Liquid Credit
Despite the ongoing, mostly adverse, media coverage we may be over the worst of the “Credit Crunch”. Whilst US house prices recorded the biggest monthly fall on record, the same low prices are tempting buyers back to the market. Here, the Bank has stated it will not stand by whist dealers aggressively (and illegally) short bank stocks; Bear Stearns stock price is edging upwards albeit from a low level. True, UK inter-bank rates have rocketed but this is a reflection of our “liquidity crunch”. Most of the biggest UK and European banks are carrying significant levels of worthless CDO’s and other toxic paper and are writing down their balance sheets accordingly. As Quarter 1 ends today they are hording cash to offset balance sheet write-downs leading to a short supply of cash and forcing market rates upwards. By this time next week we should see market rates 20 to 30 points lower as the big banks lend to the market again.
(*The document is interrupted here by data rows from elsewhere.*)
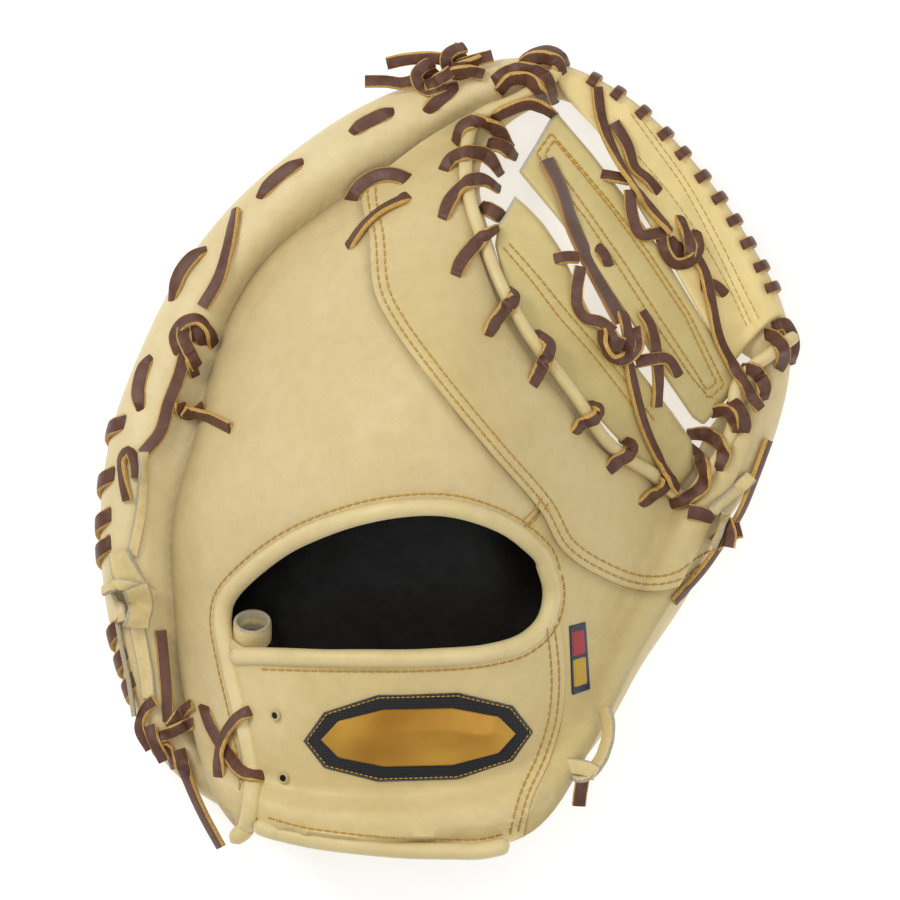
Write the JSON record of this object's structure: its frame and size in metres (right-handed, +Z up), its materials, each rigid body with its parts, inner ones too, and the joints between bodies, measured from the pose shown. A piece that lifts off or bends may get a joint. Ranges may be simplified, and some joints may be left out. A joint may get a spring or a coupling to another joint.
{
  "type": "first baseman mitt",
  "caption": "Laced leather first baseman mitt for the left hand, back up, with an open hand hole, a wrist strap and a strip web.",
  "frame": {"origin": "middle of the footprint, on the surface that the mitt rests on", "axes": "+X towards the thumb side, +Y towards the finger tips, +Z up, out of the back of the hand"},
  "size_m": [0.2822, 0.3244, 0.1152],
  "materials": {
    "leather": "smooth grained cream leather, low sheen",
    "strip_leather": "smooth folded leather, low sheen",
    "binding_leather": "rolled leather binding, low sheen",
    "lace_leather": "dark brown rawhide with tan edges",
    "lining_leather": "black leather, slight sheen",
    "patch_cloth": "gold relief with a black edge",
    "tag_cloth": "woven cloth"
  },
  "bodies": {
    "root": {"palm_shell": "leather", "palm_lining": "lining_leather", "finger_back_panel": "leather", "crotch_panel": "leather", "thumb_back_panel": "leather", "wrist_strap": "leather", "finger_binding": "binding_leather", "strap_binding": "binding_leather", "strap_hem": "binding_leather", "web_welt": "binding_leather", "web_strip_inner": "strip_leather", "web_strip_middle": "strip_leather", "web_strip_outer": "strip_leather", "strap_patch": "patch_cloth", "woven_tag": "tag_cloth", "finger_loop": "leather", "side_thong": "leather", "thumb_ring": "leather", "thumb_toggle": "leather", "welt_lace": "lace_leather", "rim_lace_finger": "lace_leather", "rim_lace_web": "lace_leather", "web_lace_inner": "lace_leather", "web_lace_outer": "lace_leather", "tip_lace_outer": "lace_leather", "tip_lace_inner": "lace_leather", "seam_lace_lower": "lace_leather", "seam_lace_upper": "lace_leather", "side_lace": "lace_leather", "side_lace_tail": "lace_leather", "strap_lace_lower": "lace_leather", "strap_lace_upper": "lace_leather", "heel_lace": "lace_leather", "heel_lace_wrap": "lace_leather", "thumb_lace": "lace_leather"}
  },
  "joints": []
}
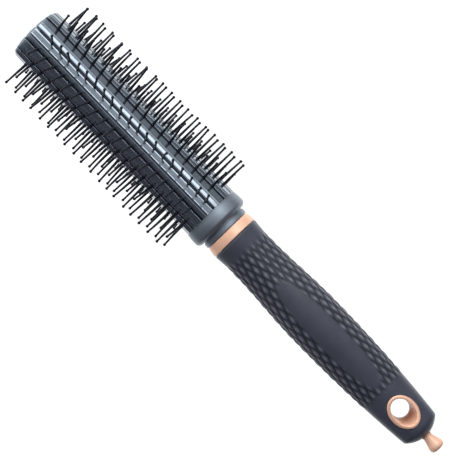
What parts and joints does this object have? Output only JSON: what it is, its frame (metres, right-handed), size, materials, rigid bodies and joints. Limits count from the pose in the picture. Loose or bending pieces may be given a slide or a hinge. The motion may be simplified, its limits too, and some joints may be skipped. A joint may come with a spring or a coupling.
{
  "type": "round hair brush",
  "caption": "Small round styling brush with a slotted plastic barrel, rows of ball-tipped nylon pins, a textured rubber grip, and rose-gold ring, hanging eyelet and tail knob.",
  "frame": {"origin": "middle of the barrel's flat free end, the lowest point when the brush stands on that end", "axes": "+Z along the brush's axis from the barrel's free end to the tail knob; the hanging hole runs along Y, and X is across the wide side of the handle"},
  "size_m": [0.048, 0.048, 0.233],
  "materials": {
    "barrel_plastic": "satin metallic grey-teal moulding",
    "cap_plastic": "satin metallic grey-teal moulding",
    "pin_nylon": "near-black nylon, semi-gloss",
    "core_plastic": "dark moulded plastic, hidden",
    "spine_plastic": "dark moulded plastic, hidden",
    "ring_rose_gold": "rose-gold metallised plastic, satin",
    "eyelet_rose_gold": "rose-gold metallised plastic, satin",
    "knob_rose_gold": "rose-gold metallised plastic, satin",
    "grip_rubber": "matt soft-touch rubber with a faint violet tint"
  },
  "bodies": {
    "root": {"barrel": "barrel_plastic", "bristle_strip_01": "pin_nylon", "bristle_strip_02": "pin_nylon", "bristle_strip_03": "pin_nylon", "bristle_strip_04": "pin_nylon", "bristle_strip_05": "pin_nylon", "bristle_strip_06": "pin_nylon", "bristle_strip_07": "pin_nylon", "bristle_strip_08": "pin_nylon", "bristle_strip_09": "pin_nylon", "bristle_strip_10": "pin_nylon", "bristle_strip_11": "pin_nylon", "bristle_strip_12": "pin_nylon", "strip_core": "core_plastic", "tip_cap": "cap_plastic", "neck_ring": "ring_rose_gold", "handle_spine": "spine_plastic", "grip_sleeve": "grip_rubber", "hang_eyelet": "eyelet_rose_gold", "tail_knob": "knob_rose_gold"}
  },
  "joints": []
}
There were only two significant data releases last week. Firstly the Nationwide Building society reported that house prices fell in March by 0.6% giving an annual increase of only 1.1% - the lowest since March 1996. The Gfk / NOP consumer confidence survey reported misery unseen since 1993 – a negative balance of 19 in March. None of these figures should come as a surprise but they do put the Bank between a rock and a hard place. Cutting Base Rate aggressively could lead to higher inflation later but doing nothing could force the UK into recession by Q3 this year. It appears that Merv has decided to abandon his policy of avoiding moral hazard and is pumping extra liquidity into the market in an attempt to reduce market rates thus allowing banks to lend to consumers at lower levels.
Wednesday sees the release of March’s Bank of England consumer credit, mortgage lending and mortgage approvals figures. They may be just dire enough to persuade the Committee to cut Base Rate by 0.25% on April 10th although the consensus is for May 8th.